Puchovsky Leads SFPE

Milosh Puchovsky is new president of the Society of Fire Protection Engineers
January 25, 2016

Milosh T. Puchovsky, professor of practice in the Fire Protection Engineering Department, was named president of the Society of Fire Protection Engineers (SFPE) at the professional organization’s yearly convention in early November. He assumed the year-long post this month.


Prof. Milosh Puchovsky

The SFPE, founded in 1950, is intended to “advance the science and practice of fire protection engineering and its allied fields, to maintain a high ethical standard among its members and to foster fire protection engineering education,” notes its website.

Puchovsky has long been involved in the professional society, first as a graduate student at WPI in the late 1980s and then in the local chapter. (He is a past president of the New England chapter.) He then moved up the ranks to the national chapter and the board of directors. He is a fellow of the organization and was awarded its Hats Off Award in 2015.

During his term, Puchovsky “would like to advance the profession we serve as it can make a great impact on society at a global level,” he says. “The risk of fire is always great. We need to make people aware that there are fire protection engineers. We are trained and licensed. My role is to get more people to recognize what we do and to get more young people aware of the profession. FPE is exceptional in the job market now.”

Puchovsky is a 1988 WPI graduate in mechanical engineering with a master’s in fire protection engineering (1991). His particular interest, as he states on his WPI webpage, is in “the design and evaluation of active and passive fire protection systems, including means of occupant egress.”

He began his career as a consulting engineer in the corporate world and then moved to the insurance industry, where he assessed risks for their underwriting interests with regard to fire and life safety, evaluating buildings in terms of fire risk, and recommended systems to be put in place for greater safety.
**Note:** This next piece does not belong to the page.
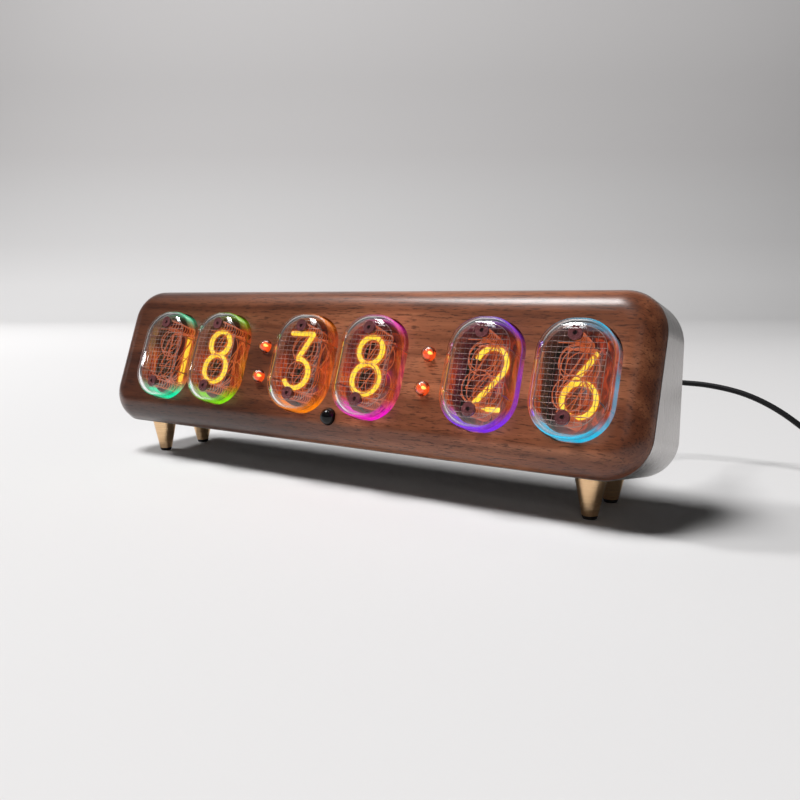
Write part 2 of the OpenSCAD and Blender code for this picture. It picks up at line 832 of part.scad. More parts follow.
// A push button: cap and flange in one, held from behind by the rear cover.
module push_button(i) {
  color([0.09, 0.09, 0.1]) at_back() translate([button_x[i], 0, button_z]) {
    rod(flange_front, flange_t, flange_r);
    rod(flange_front, flange_t + button_gap + cover_t + button_proud - button_chamfer, button_d / 2);
    translate([0, button_proud, 0]) rotate([90, 0, 0])
      cylinder(h = button_chamfer + eps, r1 = button_d / 2 - button_chamfer, r2 = button_d / 2);
  }
}

module button_set() { push_button(0); }
module button_minus() { push_button(1); }
module button_plus() { push_button(2); }

// ---------------------------------------------------------------- power lead

module power_plug() {
  color([0.06, 0.06, 0.06]) at_back() translate([jack_x, 0, jack_up]) {
    difference() {
      rod(plug_front - plug_barrel_len, plug_barrel_len + eps, plug_barrel_r);
      rod(plug_front - plug_barrel_len - 1, plug_barrel_len, plug_hollow_r);
    }
    rod(plug_front, plug_len * 0.6, plug_r);
    translate([0, plug_front + plug_len, 0]) rotate([90, 0, 0])
      cylinder(h = plug_len * 0.4 + eps, r1 = plug_neck_r, r2 = plug_r);
    translate([0, relief_end, 0]) rotate([90, 0, 0])
      cylinder(h = relief_len + eps, r1 = cord_d / 2 + 0.35, r2 = relief_r);
  }
}

// Where the lead leaves the strain relief, pointing straight back.
cord_start = [jack_x, face_y + body_depth + relief_end, back_z + jack_up];

// The free route, past the right end of the clock and down to the table.
lead_route = [
  [66.5, 65.8, 31.4], [68.8, 71.6, 30.6], [73, 77.2, 29.5], [79, 81.8, 28.2], [86, 84.4, 27.3],
  [93, 85.2, 27], [100, 85.2, 26.2], [107, 84.8, 24.7], [114, 84.1, 22.1], [120.5, 83.4, 18.6],
  [126.5, 82.9, 14.4], [132.5, 82.6, 10.1], [138.5, 82.4, 6.2], [145, 82.3, 3.4], [151, 82.3, 2.1]
];

// The coil: a flat start at its rim, then turns that spiral in and out again, layer on layer.
coil_centre = [160, 68];
tie_t = 0.7;
coil_step = cord_d + 0.45;
coil_layers = 4;
coil_turns = 13.25;
layer_turns = coil_turns / coil_layers;
coil_mean_r = 5.5 * cord_d;
coil_rim_r = coil_mean_r + layer_turns / 2 * coil_step;
coil_z = tie_t + 0.1 + cord_d / 2;
rings_per_turn = 24;

// Distance from the nearest reversal, counted in turns, and the layer reached.
function fold_at(s) = let (m = s % (2 * layer_turns)) m < layer_turns ? m : 2 * layer_turns - m;
function climb(s) = let (k = round(s / layer_turns), off = s - k * layer_turns)
  k < 1 || k >= coil_layers ? min(floor(s / layer_turns), coil_layers - 1)
  : abs(off) < 0.25 ? k - 1 + (off + 0.25) * 2 : floor(s / layer_turns);
function coil_point(s) = let (r = coil_rim_r - coil_step * fold_at(s), q = 90 - 360 * s)
  [coil_centre[0] + r * cos(q), coil_centre[1] + r * sin(q), coil_z + coil_step * climb(s)];
coil_path = concat(
  [[coil_centre[0] - cord_d, coil_centre[1] + coil_rim_r, coil_z]],
  [for (i = [0:rings_per_turn * coil_turns]) coil_point(i / rings_per_turn)],
  [[coil_centre[0] + coil_rim_r, coil_centre[1] - cord_d, coil_z + coil_step * (coil_layers - 1)]]
);
coil_in = coil_path[0];
coil_out = coil_path[len(coil_path) - 1];

// The short tail from the top of the coil to the plug beside it.
usb_centre = [coil_out[0], 47, 4];
tail_route = [
  [coil_out[0], coil_out[1] - 3.5, coil_out[2] - 0.1], [coil_out[0], coil_out[1] - 7, coil_out[2] - 1.1],
  [coil_out[0], coil_out[1] - 10.5, coil_out[2] - 2.7], [coil_out[0], 52, 4.4], [coil_out[0], 49, 4]
];

// Rings of a tube swept along a path, and their skin.
function unit(v) = v / norm(v);
function heading(path, i) = unit(path[min(i + 1, len(path) - 1)] - path[max(i - 1, 0)]);
function ring(c, h, r, sides) = let (a = unit(cross(h, [0, 0, 1])), b = cross(a, h))
  [for (j = [0:sides - 1]) let (q = 360 * (j + 0.5) / sides) c + r * (cos(q) * a + sin(q) * b)];
module tube_along(path, r, sides) {
  n = len(path);
  points = [for (i = [0:n - 1]) each ring(path[i], heading(path, i), r, sides)];
  skin = [for (i = [0:n - 2], j = [0:sides - 1])
    let (a = i * sides + j, b = i * sides + (j + 1) % sides)
    each [[a, b, b + sides], [a, b + sides, a + sides]]];
  caps = [[for (j = [sides - 1:-1:0]) j], [for (j = [0:sides - 1]) (n - 1) * sides + j]];
  polyhedron(points, concat(skin, caps), convexity = 10);
}

// Points halfway between neighbours, on the smooth curve through them.
function halved(p) = let (n = len(p))
  [for (i = [0:2 * n - 2]) i % 2 == 0 ? p[i / 2]
    : let (k = (i - 1) / 2, a = p[max(k - 1, 0)], b = p[k], c = p[k + 1], d = p[min(k + 2, n - 1)])
      (9 * (b + c) - a - d) / 16];

module power_cord() {
  lead = concat([cord_start, cord_start + [0, 4, 0]], lead_route, [coil_in]);
  tail = concat([coil_out], tail_route, [usb_centre]);
  color([0.03, 0.03, 0.03]) {
    tube_along(halved(lead), cord_d / 2, 8);
    tube_along(tail, cord_d / 2, 8);
  }
}

// The least distance between tube centres more than half a turn apart, less the tube itself.
coil_gap = min([for (i = [0:2:len(coil_path) - 1])
  min(concat([99], [for (j = [i + 12:1:len(coil_path) - 1]) norm(coil_path[i] - coil_path[j])]))]) - cord_d;
echo(least_gap_in_coil = coil_gap);

module cord_coil() {
  color([0.03, 0.03, 0.03]) tube_along(coil_path, cord_d / 2, 6);
}

module usb_plug() {
  body_w = 15.6;
  body_t = 8;
  body_len = 23;
  shell_w = 12;
  shell_t = 4.5;
  shell_len = 18.8;
  sheet = 0.4;
  color([0.07, 0.07, 0.07]) translate(usb_centre) rotate([0, 0, 180]) {
    deep(0, body_len) rounded(body_w, body_t, 2.4);
    difference() {
      deep(body_len - eps, shell_len) rounded(shell_w, shell_t, 0.6);
      deep(body_len + 1, shell_len) rounded(shell_w - 2 * sheet, shell_t - 2 * sheet, 0.3);
    }
    translate([0, 0, -0.9]) deep(body_len + 1 - eps, shell_len - 2) square([shell_w - 2.4, 1.4], center = true);
  }
}

// A flat strap closed round the bundle of turns.
module cord_tie() {
  strap_w = 5;
  bundle_w = layer_turns * coil_step + cord_d + 0.6;
  bundle_h = (coil_layers - 1) * coil_step + cord_d + 0.2;
  color([0.1, 0.1, 0.1])
    translate([coil_centre[0], coil_centre[1] - coil_mean_r, tie_t + bundle_h / 2])
    rotate([0, 0, 90]) deep(-strap_w / 2, strap_w) difference() {
      rounded(bundle_w + 2 * tie_t, bundle_h + 2 * tie_t, 2);
      rounded(bundle_w, bundle_h, 2 - tie_t);
    }
}

front_panel();
case_shell();
rear_cover();
cover_screws();
foot_front_left();
foot_front_right();
foot_rear_left();
foot_rear_right();
foot_tips();
foot_screws();
tube_1_glass();
tube_2_glass();
tube_3_glass();
tube_4_glass();
tube_5_glass();
tube_6_glass();
tube_1_anode();
tube_2_anode();
tube_3_anode();
tube_4_anode();
tube_5_anode();
tube_6_anode();
tube_1_numerals();
tube_2_numerals();
tube_3_numerals();
tube_4_numerals();
tube_5_numerals();
tube_6_numerals();
tube_1_base();
tube_2_base();
tube_3_base();
tube_4_base();
tube_5_base();
tube_6_base();
tube_pins();
tube_rods();
tube_sockets();
colon_lamps();
colon_electrodes();
sensor_dome();
underlight_leds();
display_board();
control_board();
board_standoffs();
board_screws();
driver_chips();
hv_inductor();
hv_capacitor();
backup_battery();
power_jack();
tact_switches();
button_set();
button_minus();
button_plus();
power_plug();
power_cord();
cord_coil();
usb_plug();
cord_tie();
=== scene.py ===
import math
import bpy
import numpy as np
from mathutils import Matrix, Vector


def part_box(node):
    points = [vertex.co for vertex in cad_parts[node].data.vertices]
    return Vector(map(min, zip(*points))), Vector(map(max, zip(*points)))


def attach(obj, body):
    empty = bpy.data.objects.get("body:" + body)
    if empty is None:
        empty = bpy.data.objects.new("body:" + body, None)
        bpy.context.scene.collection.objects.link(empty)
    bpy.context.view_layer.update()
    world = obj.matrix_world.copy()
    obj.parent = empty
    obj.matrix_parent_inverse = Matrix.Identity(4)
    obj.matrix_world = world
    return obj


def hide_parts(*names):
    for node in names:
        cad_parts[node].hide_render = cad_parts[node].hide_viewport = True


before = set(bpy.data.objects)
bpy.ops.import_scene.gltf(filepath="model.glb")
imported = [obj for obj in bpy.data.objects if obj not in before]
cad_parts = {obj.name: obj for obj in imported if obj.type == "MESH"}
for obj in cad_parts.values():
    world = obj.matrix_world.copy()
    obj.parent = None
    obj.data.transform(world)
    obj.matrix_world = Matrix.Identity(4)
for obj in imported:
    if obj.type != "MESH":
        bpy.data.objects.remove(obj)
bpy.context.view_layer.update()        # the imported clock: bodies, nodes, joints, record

mm = 0.001
print("frame loaded:", len(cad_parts), "nodes")

# the clock's own directions: u along the row, v up the leaning front, d into the clock,
# all counted from the middle of the walnut face; the lean is in degrees
front = {"lean": 20.7, "y": -9.45 * mm, "z": 38.5 * mm, "rowBelow": 1.5 * mm}
lean = math.radians(front["lean"])
tubeNumbers = range(1, 7)


def onFace(u, v, d):
    # arrays of (u, v, d) turned by the lean and moved to the middle of the face
    u, v, d = np.broadcast_arrays(np.asarray(u, float), v, d)
    y = front["y"] + v * math.sin(lean) + d * math.cos(lean)
    z = front["z"] + v * math.cos(lean) - d * math.sin(lean)
    return np.stack([u, y, z], -1)


inward = onFace(0, 0, 1) - onFace(0, 0, 0)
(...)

Until he became a professor of practice at WPI in 2008, however, the heart of his career was spent at the National Fire Protection Association (NFPA), based in Quincy.

The NFPA is a nonprofit that sets codes and standards in terms of fire and electrical safety that are then used by local, state, and federal government offices to establish laws for building construction.

Puchovsky’s first job at the NFPA was as a fire protection engineer in systems and application engineering and next as senior fire protection engineer. In 2007, he became assistant vice president to the Codes and Standards Administration as well as secretary to the NFPA Standards Council.

Puchovsky has long been involved in the professional society, first as a graduate student at WPI in the late 1980s.

In that capacity, he oversaw technical projects that focused on “life safety code, fire test standards, building construction, means of egress, fire pumps, all kinds of stuff,” he says. “I wrote books and articles, and investigated fires.”

Essentially, “I was the face of the NFPA when it came to the entire standards process.”

Puchovsky had enjoyed teaching about the criteria for codes and standards during his early years at the NFPA and maintained close ties with WPI after he finished graduate school.

Before 2008, he’d been a part-time adjunct associate professor at WPI for five years, “assisting a couple of different professors on a couple of different projects,” he says.

“Much of FPE on a global level relies on NFHP codes and standards,” he continues. “I would be brought in to classes or projects to give that perspective.”

When the department decided to hire a professor of practice, someone active out in the field who could teach, it was a logical next step for Puchovsky.

He is now also the director of corporate & professional education at WPI.

In addition to teaching numerous undergraduate and graduate courses in the FPE Department, “I travel the world,” he says. “As a professor of practice, part of what I’m supposed to do is stay relevant in the field. I go all over the place on various projects, and I talk about WPI where I can. I talk about the Fire Protection Engineering program and how wonderful it is.”

The desire to promote and advance the profession will be the core of his presidential term at the SFPE.

“It’s a relatively young and unknown field,” he says. “There are only three schools in the U.S. and a handful worldwide that will give you a degree in FPE. It’s a very important field but no one knows about it.”

Indeed, those companies “hiring our graduates need more of them,” he says. The few schools with programs cannot supply the demand. In addition, the number of fire protection engineers with master’s degrees and doctorates need to increase.

Growing the numbers in the field, as well as spreading the word about its importance, means that companies or businesses will hire trained and licensed experts, rather than non-fire protection engineers who they then “train to do what they think they need.”

He looks forward to the next year.

“It is time for me to give back,” he says. “The profession has been very good to me, and this is an opportunity for me to do my part to help grow it and ultimately make the world a better place.”